Only the lines from the one containing "if empty is" through the one containing "obj.data.transform(world)" are to be copied, exactly and with both ends kept.

____ Recorded data

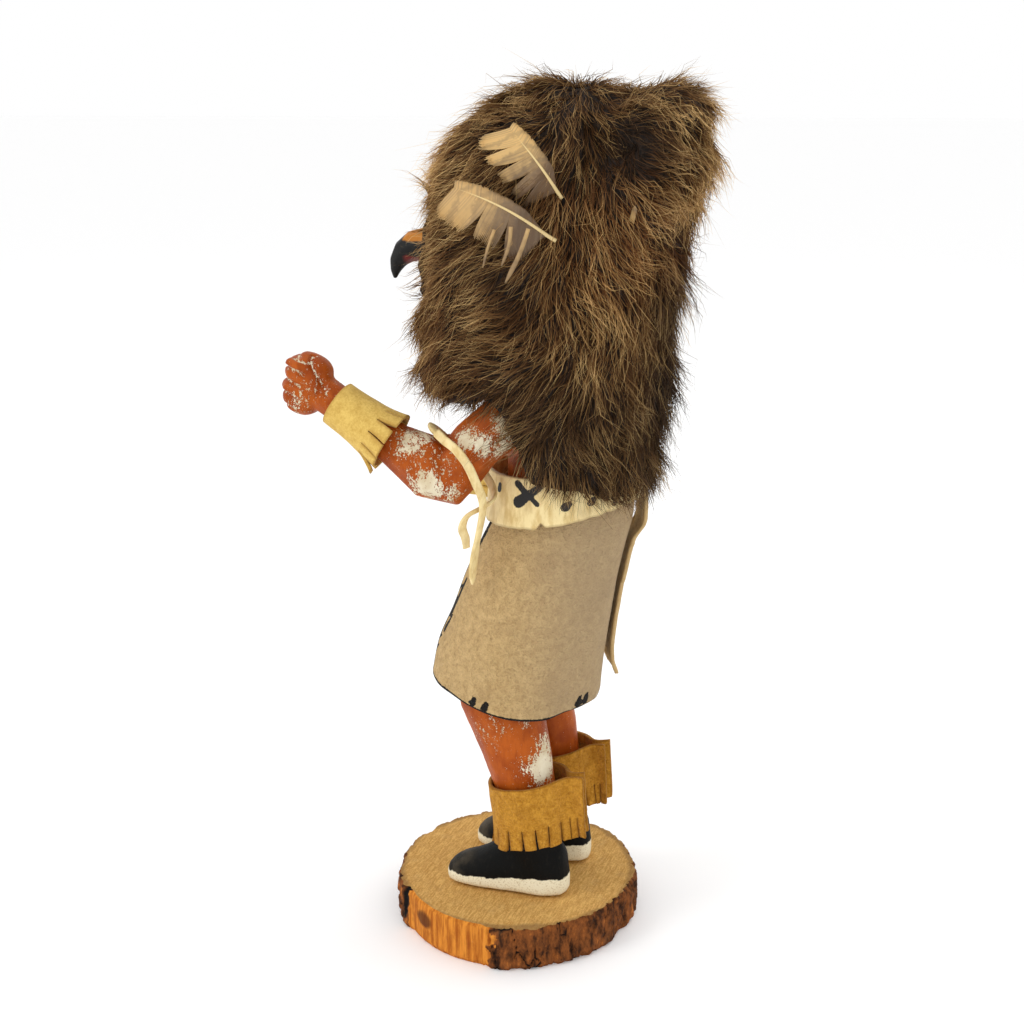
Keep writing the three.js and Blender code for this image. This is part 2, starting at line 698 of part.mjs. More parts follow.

________
____ Recorded data

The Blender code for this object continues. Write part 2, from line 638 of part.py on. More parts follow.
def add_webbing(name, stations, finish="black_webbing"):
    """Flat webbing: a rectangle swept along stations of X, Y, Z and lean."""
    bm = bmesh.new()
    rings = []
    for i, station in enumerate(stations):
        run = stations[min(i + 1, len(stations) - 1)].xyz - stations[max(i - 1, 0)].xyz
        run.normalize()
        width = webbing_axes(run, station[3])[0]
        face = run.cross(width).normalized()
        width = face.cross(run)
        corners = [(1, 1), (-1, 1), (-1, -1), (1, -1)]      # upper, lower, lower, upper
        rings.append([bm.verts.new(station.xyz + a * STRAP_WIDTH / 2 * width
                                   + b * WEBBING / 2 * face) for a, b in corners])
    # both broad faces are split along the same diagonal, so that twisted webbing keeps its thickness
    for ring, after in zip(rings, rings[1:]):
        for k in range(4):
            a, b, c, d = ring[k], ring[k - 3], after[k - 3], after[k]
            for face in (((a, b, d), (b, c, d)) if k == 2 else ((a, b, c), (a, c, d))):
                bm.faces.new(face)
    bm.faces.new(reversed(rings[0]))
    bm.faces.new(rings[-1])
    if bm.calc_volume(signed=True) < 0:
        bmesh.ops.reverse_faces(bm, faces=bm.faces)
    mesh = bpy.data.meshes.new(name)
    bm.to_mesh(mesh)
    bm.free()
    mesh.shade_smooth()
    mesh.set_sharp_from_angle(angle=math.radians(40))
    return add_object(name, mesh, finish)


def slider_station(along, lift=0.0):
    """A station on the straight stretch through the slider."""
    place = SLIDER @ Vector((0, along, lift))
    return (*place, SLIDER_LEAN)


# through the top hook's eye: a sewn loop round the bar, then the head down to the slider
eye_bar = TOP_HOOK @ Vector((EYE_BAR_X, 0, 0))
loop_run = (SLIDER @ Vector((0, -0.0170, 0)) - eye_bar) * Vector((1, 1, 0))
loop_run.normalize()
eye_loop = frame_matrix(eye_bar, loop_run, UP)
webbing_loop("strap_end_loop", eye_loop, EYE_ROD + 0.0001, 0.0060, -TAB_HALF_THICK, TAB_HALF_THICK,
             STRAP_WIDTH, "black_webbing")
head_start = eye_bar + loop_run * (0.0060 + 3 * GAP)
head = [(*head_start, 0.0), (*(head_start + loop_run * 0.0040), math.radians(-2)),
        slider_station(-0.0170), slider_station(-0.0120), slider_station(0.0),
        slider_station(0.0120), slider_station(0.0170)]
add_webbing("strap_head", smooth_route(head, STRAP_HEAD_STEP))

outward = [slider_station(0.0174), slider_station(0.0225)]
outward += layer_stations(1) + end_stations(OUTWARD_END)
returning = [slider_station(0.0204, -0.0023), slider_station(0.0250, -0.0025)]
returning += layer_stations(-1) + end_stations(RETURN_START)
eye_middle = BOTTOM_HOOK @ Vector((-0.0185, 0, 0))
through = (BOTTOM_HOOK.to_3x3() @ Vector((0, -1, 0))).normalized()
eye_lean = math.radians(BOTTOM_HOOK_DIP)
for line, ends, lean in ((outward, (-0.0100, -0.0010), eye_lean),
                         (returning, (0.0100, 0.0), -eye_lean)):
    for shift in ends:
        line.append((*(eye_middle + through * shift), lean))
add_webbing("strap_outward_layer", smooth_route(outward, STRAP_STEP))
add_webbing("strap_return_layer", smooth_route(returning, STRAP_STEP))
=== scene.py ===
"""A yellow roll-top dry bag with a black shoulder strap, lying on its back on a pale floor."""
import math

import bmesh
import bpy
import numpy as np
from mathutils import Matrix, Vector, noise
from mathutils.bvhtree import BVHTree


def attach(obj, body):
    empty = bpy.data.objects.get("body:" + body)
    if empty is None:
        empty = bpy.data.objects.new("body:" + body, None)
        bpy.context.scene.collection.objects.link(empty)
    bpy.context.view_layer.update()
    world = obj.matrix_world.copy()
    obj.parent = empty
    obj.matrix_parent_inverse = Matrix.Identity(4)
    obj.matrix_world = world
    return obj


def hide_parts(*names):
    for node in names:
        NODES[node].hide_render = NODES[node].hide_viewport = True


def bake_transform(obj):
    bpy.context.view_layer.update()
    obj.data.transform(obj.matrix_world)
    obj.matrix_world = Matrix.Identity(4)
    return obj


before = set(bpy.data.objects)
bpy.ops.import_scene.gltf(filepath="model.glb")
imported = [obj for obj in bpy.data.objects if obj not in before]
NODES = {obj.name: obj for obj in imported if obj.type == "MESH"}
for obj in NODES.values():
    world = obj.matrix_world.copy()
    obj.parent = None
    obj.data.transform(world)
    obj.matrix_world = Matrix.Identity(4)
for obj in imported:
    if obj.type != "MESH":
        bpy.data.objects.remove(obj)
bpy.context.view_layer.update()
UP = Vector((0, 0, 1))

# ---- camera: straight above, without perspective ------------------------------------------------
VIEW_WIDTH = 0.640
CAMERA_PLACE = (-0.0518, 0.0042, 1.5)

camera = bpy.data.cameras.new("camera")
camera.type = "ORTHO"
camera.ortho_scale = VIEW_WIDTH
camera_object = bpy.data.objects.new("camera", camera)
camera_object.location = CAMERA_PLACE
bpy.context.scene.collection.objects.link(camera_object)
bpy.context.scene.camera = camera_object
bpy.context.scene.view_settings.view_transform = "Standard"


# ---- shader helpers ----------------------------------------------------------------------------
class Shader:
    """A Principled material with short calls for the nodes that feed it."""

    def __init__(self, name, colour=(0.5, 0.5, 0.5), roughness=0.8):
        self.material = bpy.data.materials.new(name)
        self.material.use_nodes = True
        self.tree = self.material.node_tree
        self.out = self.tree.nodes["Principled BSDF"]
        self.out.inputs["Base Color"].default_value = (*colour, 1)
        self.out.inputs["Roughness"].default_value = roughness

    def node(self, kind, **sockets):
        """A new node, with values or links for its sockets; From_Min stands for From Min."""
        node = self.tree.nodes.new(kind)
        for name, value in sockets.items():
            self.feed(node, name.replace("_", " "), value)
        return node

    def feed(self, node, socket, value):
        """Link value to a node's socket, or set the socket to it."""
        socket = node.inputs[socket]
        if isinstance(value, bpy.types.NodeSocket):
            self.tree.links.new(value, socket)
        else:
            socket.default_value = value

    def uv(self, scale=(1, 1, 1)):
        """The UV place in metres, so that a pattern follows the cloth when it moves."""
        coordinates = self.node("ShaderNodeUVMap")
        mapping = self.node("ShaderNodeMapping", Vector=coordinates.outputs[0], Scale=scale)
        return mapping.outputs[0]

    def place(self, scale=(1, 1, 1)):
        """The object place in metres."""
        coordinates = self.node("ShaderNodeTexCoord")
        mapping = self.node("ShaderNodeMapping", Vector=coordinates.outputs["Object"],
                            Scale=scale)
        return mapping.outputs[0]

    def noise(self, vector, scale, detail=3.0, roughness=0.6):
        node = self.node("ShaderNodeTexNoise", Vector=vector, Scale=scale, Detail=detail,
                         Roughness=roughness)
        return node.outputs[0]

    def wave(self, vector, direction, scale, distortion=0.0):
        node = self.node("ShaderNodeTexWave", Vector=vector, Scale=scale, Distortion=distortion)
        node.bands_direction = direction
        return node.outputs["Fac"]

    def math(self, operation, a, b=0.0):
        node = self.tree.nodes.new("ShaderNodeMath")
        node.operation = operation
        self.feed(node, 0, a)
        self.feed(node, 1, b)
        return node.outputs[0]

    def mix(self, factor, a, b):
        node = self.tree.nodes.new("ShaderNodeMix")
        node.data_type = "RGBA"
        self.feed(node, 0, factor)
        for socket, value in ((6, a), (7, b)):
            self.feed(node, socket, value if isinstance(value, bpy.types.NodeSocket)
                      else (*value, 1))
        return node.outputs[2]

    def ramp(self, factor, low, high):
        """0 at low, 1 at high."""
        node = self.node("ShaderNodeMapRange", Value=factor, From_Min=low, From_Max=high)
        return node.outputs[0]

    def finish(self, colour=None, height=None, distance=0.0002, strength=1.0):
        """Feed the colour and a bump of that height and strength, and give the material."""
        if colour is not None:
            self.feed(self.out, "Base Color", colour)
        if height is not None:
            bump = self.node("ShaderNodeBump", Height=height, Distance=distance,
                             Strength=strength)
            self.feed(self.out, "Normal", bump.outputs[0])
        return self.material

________

Exercise solution
    if empty is None:
        empty = bpy.data.objects.new("body:" + body, None)
        bpy.context.scene.collection.objects.link(empty)
    bpy.context.view_layer.update()
    world = obj.matrix_world.copy()
    obj.parent = empty
    obj.matrix_parent_inverse = Matrix.Identity(4)
    obj.matrix_world = world
    return obj


def hide_parts(*names):
    for node in names:
        NODES[node].hide_render = NODES[node].hide_viewport = True


def bake_transform(obj):
    bpy.context.view_layer.update()
    obj.data.transform(obj.matrix_world)
    obj.matrix_world = Matrix.Identity(4)
    return obj


before = set(bpy.data.objects)
bpy.ops.import_scene.gltf(filepath="model.glb")
imported = [obj for obj in bpy.data.objects if obj not in before]
NODES = {obj.name: obj for obj in imported if obj.type == "MESH"}
for obj in NODES.values():
    world = obj.matrix_world.copy()
    obj.parent = None
    obj.data.transform(world)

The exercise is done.